Not a direct answer to your question, but as I noted, I think you can safely forget about exhaustively testing all matrices for any significant n. But the problem lends itself well to a stochastic characterization. Interestingly, under some conditions triple sums are more common than double sums! The likelihood of getting a hit appears to be a fairly simple (monotone) function of both n and m though, no surprises there.

double sums; n,m = 4..20

triple sums; n,m = 4..20

3 Comments

Could you explain your pictures a little please? Also when you say "under some conditions triple sums are more common than double sums" that seems surprising. What sort of conditions?
Somehow the image captions don't show up. Top image is double sums, bottom image is triple sums, with 10.000 samples per cell. vertical axis is n, horizontal axis is m, running from 4 to 20 inclusive. red is 100% hits, blue is 0% hits.
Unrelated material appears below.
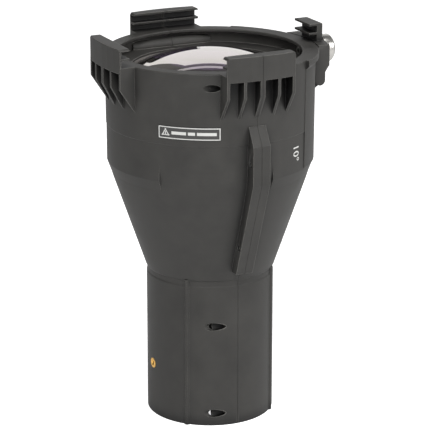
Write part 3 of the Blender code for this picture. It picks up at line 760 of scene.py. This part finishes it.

At the bottom row (n=20), we may see the triple sums showing up more than the double sums; at least for moderate m. triple sums seem to fall off more shapely with bigger m too, so that may not hold true for all m.
In the region around n=300,m=20, you are virtually sure to have a triple hit, and sure not to have a double hit; and this contrast can be pushed arbitrarily high. The converse scenario does not appear to manifest itself anywhere in the parameter space. Double hits are more common for n<=m, but they never dominate in the same way.